I can’t speak for the people pricing these things, but suspect the answer has to do with whales, perceived value, shareholders, regional economics, and various other things.
I agree that lots of games are overpriced, though.
You charge the highest price you can for the people who don’t want to wait, then drop the price once you’ve run out of those customers. The temporary price of a sale creates a sense of urgency that it won’t be this cheap again for a while, and positive word of mouth from the sale customers drives more sales for a little while once it returns to full price.
Starfield wasn’t worth $70 to me, but I bought it on sale for $45 a few months later.

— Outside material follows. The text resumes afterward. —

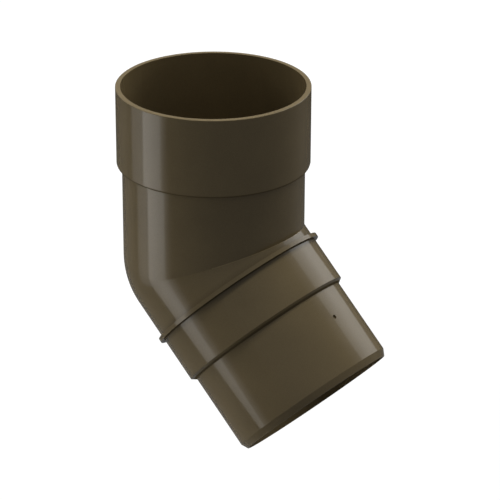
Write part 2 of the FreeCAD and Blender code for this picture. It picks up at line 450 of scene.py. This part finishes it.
def add_camera():
    yaw, pitch, roll = CAMERA_YAW, CAMERA_PITCH, CAMERA_ROLL
    forward = Vector((-math.sin(yaw) * math.cos(pitch), math.cos(yaw) * math.cos(pitch), math.sin(pitch)))
    side = Vector((math.cos(yaw), math.sin(yaw), 0.0))
    up = side.cross(forward)
    c, s = math.cos(roll), math.sin(roll)
    side, up = c * side + s * up, c * up - s * side
    turn = Matrix((side, up, -forward)).transposed().to_4x4()
    data = bpy.data.cameras.new("camera")
    data.sensor_fit = "HORIZONTAL"
    data.sensor_width = SENSOR_WIDTH
    data.lens = LENS
    data.clip_start = CLIP_START
    data.clip_end = CLIP_END
    camera = bpy.data.objects.new("camera", data)
    camera.matrix_world = Matrix.Translation(CAMERA_PLACE) @ turn
    bpy.context.scene.collection.objects.link(camera)
    bpy.context.scene.camera = camera


def add_world():
    """White where it is seen, and the dark sky's grey as a light."""
    world = bpy.data.worlds.new("studio")
    world.use_nodes = True
    tree = world.node_tree
    level = remap(tree, seen_directly(tree), 0.0, 1.0, SKY, 1.0)
    tree.links.new(level, tree.nodes["Background"].inputs["Strength"])
    tree.nodes["Background"].inputs["Color"].default_value = (1.0, 1.0, 1.0, 1.0)
    bpy.context.scene.world = world


def add_floor():
    profile = [(HOLE, FLOOR_HEIGHT), (FLOOR_FLAT, FLOOR_HEIGHT)]
    radius, height = FLOOR_FLAT, FLOOR_HEIGHT
    run = FLOOR_CURVE / FLOOR_STEPS
    for i in range(FLOOR_STEPS):
        radius += run
        height += run * math.tan(FLOOR_SLOPE * (i + 1) / FLOOR_STEPS)
        profile.append((radius, height))
    profile.append((FLOOR_RADIUS, height + (FLOOR_RADIUS - radius) * math.tan(FLOOR_SLOPE)))
    turned("floor", profile, pale_floor())


def add_reflected_surroundings():
    """The dark card and the dark sky, which the gloss sees. The lamps' light passes through both."""
    card = [(HOLE, CARD_HEIGHT), (CARD_RADIUS, CARD_HEIGHT), (CARD_RADIUS, CARD_TOP)]
    sky = [(HOLE, SKY_TOP), (CARD_RADIUS, SKY_TOP), (CARD_RADIUS, CARD_TOP)]
    for name, profile, level, back_level, bounce in (
        ("dark_card", card, CARD, CARD_BACK, True),
        ("dark_sky", sky, SKY, SKY, False),
    ):
        sheet = turned(name, profile, glowing(name, level, back_level))
        sheet.visible_camera = False
        sheet.visible_shadow = False
        sheet.visible_diffuse = bounce


plastic = moulded_plastic()
for material_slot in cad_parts["elbow"].material_slots:
    material_slot.material = plastic

add_camera()
add_world()
add_floor()
add_reflected_surroundings()
add_lights()
bpy.context.scene.view_settings.view_transform = "Standard"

Price tier strategy. Get impatient people to pay $70 because they need to play ASAP. And then sales to get people who won’t pay $70. Pricing low permanently misses out on getting as much money from people who are willing to pay more throughout the year.
It’s okay, I’d highly recommend playing it on console though. No EA account required on console unless I’m mistaken. EA games on PC are notoriously ass.
that one depends on ones opinion tho.
personally? all the ones i did try where dogshit.
But one womans trash is another man or womans treasure as they say.
Because it’s not just about money, that’s why you hear about the number of copies sold more than gross revenue, it represents number of interested people that can buy another product at X dollars. Every now and then exec put up big sales, pump the numbers up before the big reports.
That’s also why Nintendo games neeever go on sale.
The “sale” price you see here is effectively the “standard” price. Publishers know that most users will just wait for a sale to make their purchase, and that those too desperate to wait will be willing to pay any inflated “full” price they set.
I used to see them all the time on Playstation. Kingdom Come Deliverance and Prey are $3 right now, Control and Shadow of War are $6, Serious Sam 4 is $6 (I might get that one). There are others too. But not as many as there used to be though.
I don’t know whether it’s the case here (it’s the biggest sale of the year regardless), but often game developers will have licenses for some of the content in the game (music, most often), and when those licenses are soon expiring they do a fire sale on it. The previous Forza Horizon game comes to mind.
Instead of lowering their prices over time and so sales are less significant of a percentage, they keep the original price indefinitely and just have lots of sales. This makes the percentage off much higher than if they had depreciated the regular price as it should. Pretty common these days.
This also pleases the Steam Store algorithm god. A big spike will bump the game up in the charts, then the algo will serve it to more people in the store and more people will buy it. The more sales momentum a game has the more the algo will show it in the recommended sections.
The slow burn lowering prices over time also maintains a bit of long term income for a maintenance team to patch and improve the game. This game is 2 years old and is getting slammed down to $5, that says to me they’re just trying to cash out on whoever is left that wants to buy it but hasn’t, and then I’d bet this game never sees an update ever again afterward.
This shit winds me up so much. It used to be that a game would be full price for 6-12 months before moving onto a budget label at a vastly rexuced price.
Nowadays games are full price forever, except for the few days a year when they go on “sale” and get reduced to what they should’ve been all along. During which time the publishers get to act like they’re being altruistic and doing us a massive favour.